I love what we’re doing with Windows 8, and it’s a bold bet. We’re reimagining our number one product. That’s cool. But it’s not for the fainthearted. It takes a certain boldness and a certain persistence.
He also clarifies their stance on the Microsoft Surface:
With Surface we’re not opening up new ground in terms of having hardware capability. What we wanted to make sure was that no stone is left unturned in terms of really showing Windows 8 in its most innovative form. With Windows 8 you can get a tablet and a PC in a single package, and I think Surface probably proves that as well as anything.
Our goal is not to compete with hardware partners.
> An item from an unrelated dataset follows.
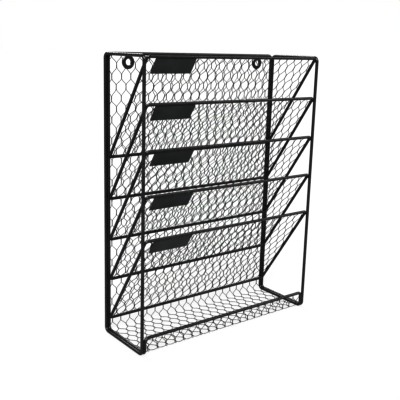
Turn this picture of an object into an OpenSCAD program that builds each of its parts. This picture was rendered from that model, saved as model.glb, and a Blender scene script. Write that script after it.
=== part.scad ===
// Hanging file rack: two side frames and one long back, floor and lip frame, all of round wire, with
// hexagonal netting over the back, the floor and the lip, and five sloping netting pockets for files.
// Millimetres. +Z is up, -Y is the open front and +Y is the wall side. The origin is on the surface that
// the rack stands on, under the middle of its outline.

/* [Rack] */
// Overall width
rack_w = 317.5; // [260:0.5:380]
// Overall depth, front to wall
rack_d = 101.6; // [90:0.1:130]
// Overall height
rack_h = 406.4; // [380:0.1:480]
// Height of the front lip
lip_h = 27; // [22:1:60]

/* [Wire] */
// Wire of the side frames and of the back, floor and lip frame
frame_wire_d = 4.5; // [3.5:0.1:5]
// Wire of the pocket frames
pocket_wire_d = 4.2; // [3:0.1:5]
// Bend radius of the frame wires, at the middle of the wire
frame_bend_r = 6; // [4:0.5:9]
// Bend radius of the pocket wires, at the middle of the wire
pocket_bend_r = 4; // [3:0.5:8]

/* [Pockets] */
// Top of the rack down to the middle of the first pocket's front bar
first_bar_drop = 3.4; // [3:0.1:20]
// From one pocket's front bar down to the next
pocket_pitch = 60.1; // [45:0.1:62]
// Fall of each pocket from its front bar to its back bar
pocket_drop = 140.8; // [100:0.1:142]

/* [Netting] */
// Width of one cell, between its two twisted sides
cell_w = 15.2; // [10:0.1:25]
// From one row of cells to the next
row_pitch = 14.9; // [10:0.1:25]
// Length of a twisted side
twist_len = 7; // [4:0.1:10]
// Width of the bar between two cells
netting_bar = 0.8; // [0.6:0.1:2]
// Thickness of the netting
netting_t = 0.6; // [0.5:0.1:1.5]

/* [Label plates] */
// Width of a label plate
label_w = 64; // [40:1:90]
// Height of a label plate, down the slope
label_h = 23.5; // [15:0.5:40]
// Thickness of a label plate
label_t = 1; // [0.6:0.1:2]
// From the rack's left side to a label plate
label_inset = 20; // [12:1:60]

/* [Hanging rings] */
// Hole for the screw or hook
ring_hole_d = 9.5; // [6:0.1:11]
// Outside of a ring
ring_d = 19.2; // [15:0.1:24]
// Thickness of a ring, front to back
ring_t = 3; // [2:0.1:4]
// From the rack's side to the middle of a ring
ring_inset = 38.2; // [25:0.1:100]

/* [Hidden] */
$fn = 48;
finish = [0.07, 0.07, 0.075];
pocket_count = 5;

frame_r = frame_wire_d / 2;
pocket_r = pocket_wire_d / 2;

// Middles of the frame wires. The long frame runs just inside the side frames and touches them.
side_x = rack_w / 2 - frame_r;
long_x = side_x - frame_wire_d;
post_y = rack_d / 2 - frame_r;
top_z = rack_h - frame_r;
floor_z = frame_r;
lip_z = lip_h - frame_r;

// Middles of the pocket wires. The sides of a pocket touch the side frames, its front bar is flush with the
// front, and its back bar is seated a little past the face of the rear posts, because only its bends meet them.
bend_seat = 0.8;
pocket_x = side_x - frame_r - pocket_r;
pocket_front_y = pocket_r - rack_d / 2;
pocket_back_y = post_y - frame_r - pocket_r + bend_seat;
pocket_run = pocket_back_y - pocket_front_y;
pocket_len = norm([pocket_run, pocket_drop]);
pocket_tilt = atan2(pocket_drop, pocket_run);

// Netting between the middles of two wires stops at their surfaces.
sheet_w = 2 * (long_x - frame_r);
pocket_sheet_w = 2 * (pocket_x - pocket_r);
floor_top = floor_z + netting_t / 2;
back_sheet_h = top_z - frame_r - floor_top;
lip_sheet_h = lip_z - frame_r - floor_top;
floor_sheet_d = 2 * post_y + netting_t;
pocket_sheet_len = pocket_len - pocket_wire_d;
frame_chamfer = frame_bend_r - frame_r;
pocket_chamfer = pocket_bend_r - pocket_r;

// The rings are seated a little into the top bar
ring_seat = 0.4;
ring_x = rack_w / 2 - ring_inset;
ring_z = top_z - frame_r - ring_d / 2 + ring_seat;
ring_edge = 0.8;

// ---- Bent wire ----

function unit(v) = v / norm(v);

// The matrix that puts the local axes along x, y and z, and the local origin at p
function placed(x, y, z, p) = [
    [x.x, y.x, z.x, p.x],
    [x.y, y.y, z.y, p.y],
    [x.z, y.z, z.z, p.z],
    [0, 0, 0, 1]
];

// A direction square to v
function square_to(v) = unit(cross(v, abs(v.x) < 0.5 ? [1, 0, 0] : [0, 1, 0]));

// Straight wire from point a to point b
module rod(a, b, d) {
    along = unit(b - a);
    across = square_to(along);
    multmatrix(placed(across, cross(along, across), along, a))
        cylinder(h = norm(b - a), d = d);
}

// Quarter bend at the corner p, where the wire comes in along one direction and leaves along another
module bend(p, way_in, way_out, d, r) {
    centre = p - r * way_in + r * way_out;
    multmatrix(placed(-way_out, way_in, cross(way_in, way_out), centre))
        rotate_extrude(angle = 90)
            translate([r, 0])
                circle(d = d);
}

// Closed loop of wire through corners that are all square
module wire_loop(corners, d, r) {
    n = len(corners);
    for (i = [0 : n - 1]) {
        before = corners[(i + n - 1) % n];
        here = corners[i];
        after = corners[(i + 1) % n];
        way_in = unit(here - before);
        way_out = unit(after - here);
        bend(here, way_in, way_out, d, r);
        rod(here + r * way_out, after - r * way_out, d);
    }
}

// ---- Netting ----

// One six-sided hole, with its middle at x, y and its twisted sides along Y
function cell(x, y) = let (
        half_w = (cell_w - netting_bar) / 2,
        rise = (row_pitch - twist_len) / cell_w * 2,
        tip = (row_pitch + twist_len) / 2 - netting_bar / 2 * norm([1, rise]),
        shoulder = tip - half_w * rise
    ) [
        [x - half_w, y - shoulder], [x, y - tip], [x + half_w, y - shoulder],
        [x + half_w, y + shoulder], [x, y + tip], [x - half_w, y + shoulder]
    ];

// Rows of cells that cover a sheet, each row half a cell to one side of the last
module cells(w, h) {
    columns = ceil(w / 2 / cell_w);
    rows = ceil(h / row_pitch);
    for (row = [0 : rows])
        for (column = [-columns : columns])
            polygon(cell((column + (row % 2) / 2) * cell_w, row * row_pitch));
}

// Outline of a sheet that stands on the X axis, with its far corners cut off, and all four if near is true
module sheet_outline(w, h, chamfer, near) {
    low = near ? chamfer : 0;
    polygon([
        [low - w / 2, 0], [w / 2 - low, 0], [w / 2, low],
        [w / 2, h - chamfer], [w / 2 - chamfer, h],
        [chamfer - w / 2, h], [-w / 2, h - chamfer], [-w / 2, low]
    ]);
}

// Flat netting with a bar all round its edge
module netting(w, h, chamfer, near = false) {
    linear_extrude(netting_t, center = true)
        difference() {
            sheet_outline(w, h, chamfer, near);
            intersection() {
                translate([0, netting_bar])
                    sheet_outline(w - 2 * netting_bar, h - 2 * netting_bar, chamfer, near);
                cells(w, h);
            }
        }
}

// ---- Frames ----

// Loop in the plane of one side, standing front to back
module side_frame(x) {
    color(finish)
        wire_loop([
            [x, -post_y, floor_z], [x, post_y, floor_z], [x, post_y, top_z], [x, -post_y, top_z]
        ], frame_wire_d, frame_bend_r);
}

// Top bar, rear posts, floor wires and front lip, all one loop
module back_floor_frame() {
    color(finish)
        wire_loop([
            [-long_x, post_y, top_z], [long_x, post_y, top_z],
            [long_x, post_y, floor_z], [long_x, -post_y, floor_z],
            [long_x, -post_y, lip_z], [-long_x, -post_y, lip_z],
            [-long_x, -post_y, floor_z], [-long_x, post_y, floor_z]
        ], frame_wire_d, frame_bend_r);
}

// ---- Netting of the back, floor and lip ----

// Standing sheet inside the rear posts, cut away round the hanging rings
module back_netting() {
    color(finish)
        difference() {
            translate([0, post_y, floor_top])
                rotate([90, 0, 0])
                    netting(sheet_w, back_sheet_h, frame_chamfer);
            for (x = [-ring_x, ring_x])
                translate([x, post_y, ring_z])
                    rotate([90, 0, 0])
                        cylinder(h = ring_t, d = ring_d, center = true);
        }
}

module floor_netting() {
    color(finish)
        translate([0, -floor_sheet_d / 2, floor_z])
            netting(sheet_w, floor_sheet_d, 0);
}

module lip_netting() {
    color(finish)
        translate([0, -post_y, floor_top])
            rotate([90, 0, 0])
                netting(sheet_w, lip_sheet_h, frame_chamfer);
}

// ---- Pockets ----

// Puts children in pocket k's plane: X along its front bar, Y down the slope, -Z towards the front
module in_pocket(k) {
    translate([0, pocket_front_y, rack_h - first_bar_drop - (k - 1) * pocket_pitch])
        rotate([-pocket_tilt, 0, 0])
            children();
}

module pocket_frame(k) {
    color(finish)
        in_pocket(k)
            wire_loop([
                [-pocket_x, 0, 0], [pocket_x, 0, 0], [pocket_x, pocket_len, 0], [-pocket_x, pocket_len, 0]
            ], pocket_wire_d, pocket_bend_r);
}

module pocket_netting(k) {
    color(finish)
        in_pocket(k)
            translate([0, pocket_r, 0])
                netting(pocket_sheet_w, pocket_sheet_len, pocket_chamfer, near = true);
}

// Flat plate on the front of the netting, butted against the front bar
module label_plate(k) {
    color(finish)
        in_pocket(k)
            translate([label_inset - rack_w / 2, pocket_r, -netting_t / 2 - label_t])
                cube([label_w, label_h, label_t]);
}

// ---- Hanging rings ----

// Flat ring with eased outer edges, welded under the top bar
module hanging_ring(x) {
    inner = ring_hole_d / 2;
    outer = ring_d / 2;
    half_t = ring_t / 2;
    color(finish)
        translate([x, post_y, ring_z])
            rotate([90, 0, 0])
                rotate_extrude()
                    polygon([
                        [inner, -half_t], [outer - ring_edge, -half_t], [outer, ring_edge - half_t],
                        [outer, half_t - ring_edge], [outer - ring_edge, half_t], [inner, half_t]
                    ]);
}

side_frame(-side_x);  // left_side_frame
side_frame(side_x);  // right_side_frame
back_floor_frame();
back_netting();
floor_netting();
lip_netting();
pocket_frame(1);  // pocket_frame_1
pocket_frame(2);  // pocket_frame_2
pocket_frame(3);  // pocket_frame_3
pocket_frame(4);  // pocket_frame_4
pocket_frame(5);  // pocket_frame_5
pocket_netting(1);  // pocket_netting_1
pocket_netting(2);  // pocket_netting_2
pocket_netting(3);  // pocket_netting_3
pocket_netting(4);  // pocket_netting_4
pocket_netting(5);  // pocket_netting_5
label_plate(1);  // label_plate_1
label_plate(2);  // label_plate_2
label_plate(3);  // label_plate_3
label_plate(4);  // label_plate_4
label_plate(5);  // label_plate_5
hanging_ring(-ring_x);  // left_hanging_ring
hanging_ring(ring_x);  // right_hanging_ring
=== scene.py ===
"""Hanging file rack of round steel wire and hexagonal netting, all in black powder coat.

The wires, the label plates and the hanging rings are the CAD model's own nodes with better materials.
The netting is made here strand by strand, with its twisted sides, and so are the welds between the wires.
Metres, in the CAD model's frame: +Z is up, -Y is the open front and +Y is the wall side.
"""

import math
import random
from collections import namedtuple

import bpy
import numpy as np
from mathutils import Matrix, Vector


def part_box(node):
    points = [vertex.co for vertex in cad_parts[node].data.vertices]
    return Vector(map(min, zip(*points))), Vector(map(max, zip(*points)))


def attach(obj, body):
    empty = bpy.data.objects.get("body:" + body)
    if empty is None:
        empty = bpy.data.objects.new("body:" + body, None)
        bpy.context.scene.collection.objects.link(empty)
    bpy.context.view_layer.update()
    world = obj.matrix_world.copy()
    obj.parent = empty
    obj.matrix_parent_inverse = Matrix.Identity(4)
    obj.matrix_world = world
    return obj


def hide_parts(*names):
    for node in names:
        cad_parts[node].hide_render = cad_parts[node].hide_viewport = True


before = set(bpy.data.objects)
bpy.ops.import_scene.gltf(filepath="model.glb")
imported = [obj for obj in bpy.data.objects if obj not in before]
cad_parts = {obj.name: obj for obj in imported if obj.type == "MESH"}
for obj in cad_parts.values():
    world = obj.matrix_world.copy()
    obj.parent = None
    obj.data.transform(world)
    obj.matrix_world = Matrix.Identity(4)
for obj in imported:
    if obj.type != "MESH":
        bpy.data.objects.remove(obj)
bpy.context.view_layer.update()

# ---- Sizes ----

MM = 0.001

# Wires, from the frame
SIDE_LOW, SIDE_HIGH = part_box("right_side_frame")
LONG_LOW, LONG_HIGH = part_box("back_floor_frame")
FRAME_R = (SIDE_HIGH.x - SIDE_LOW.x) / 2
SIDE_X = SIDE_HIGH.x - FRAME_R
LONG_X = LONG_HIGH.x - FRAME_R
POST_Y = LONG_HIGH.y - FRAME_R
TOP_Z = LONG_HIGH.z - FRAME_R
FLOOR_Z = LONG_LOW.z + FRAME_R
LIP_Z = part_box("lip_netting")[1].z + FRAME_R
BEND_R = 6 * MM
POCKET_R = (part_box("pocket_frame_1")[1].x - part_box("pocket_netting_1")[1].x) / 2
POCKETS = range(1, 6)

# Strands of the netting
STRAND_R = 0.36 * MM
STRAND_SIDES = 5
TWIST_TURNS = 2
TWIST_POINTS = 11
TWIST_SHARE = 0.47  # of the row pitch
TWIST_EASE = 0.6  # how much slower a twist turns at its ends than in its middle
SWING_POINTS = 4  # between one twist and the next
SWING_EASE = 0.55  # how much of a strand's way across is curved, and not straight

# Where a strand is welded to a wire
BITE = 0.5 * MM  # how far its end runs into the wire
FLARE = 0.8  # how much thicker the coating makes it there
FLARE_FADE = 0.45 * MM
FLARE_PLACES = np.array([0.5, 0.8, 1.2, 1.8]) * MM  # from its end, where it gets extra points

# Unevenness of the netting
JITTER = 0.35 * MM  # of each knot by itself
DRIFT = 1.2 * JITTER  # of the cells of a region together
DRIFT_SIZE = 160 * MM
WAVE = 0.45 * MM  # out of the sheet
WAVE_SIZE = 120 * MM

# Cells of the sheet over the back, floor and lip
CELL_W = 15.2 * MM
BACK_PITCH = 14.9 * MM
BACK_ROWS = 26
FLOOR_PITCH = 13.9 * MM
SHEET_ROWS = range(-1, 37)
SHEET_START = (5.4 * MM, 1.35 * MM)  # of the first knot: across, and down from the top bar
SHEET_SEED = 11

# Cells of the pockets' sheets, which are cut from the roll at their own places
POCKET_CELL_W = 15.05 * MM
POCKET_PITCH = 16 * MM
POCKET_ROWS = range(-2, 12)
POCKET_STARTS = [
    (4.1 * MM, 2.2 * MM), (10.7 * MM, 12.4 * MM), (0, 10.4 * MM), (1.4 * MM, 11.9 * MM),
    (-2.3 * MM, 12.4 * MM)]
POCKET_SEED = 20
POCKET_SET_BACK = 0.4 * MM  # keeps the netting behind the label plates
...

The bulk of our Windows volume is going to come from our hardware partners.
The Microsoft Surface statement is interesting.
He makes it sound like Surface is just a reference device that will be one of many devices out there that will run Windows RT. To his credit, that’s a pretty unequivocal clarification but I’m still not sure that I buy it.
It still begs the question, what happens if consumers flock to the Surface at the expense of other OEM’s? Will Microsoft slow down supply to encourage consumers to look elsewhere?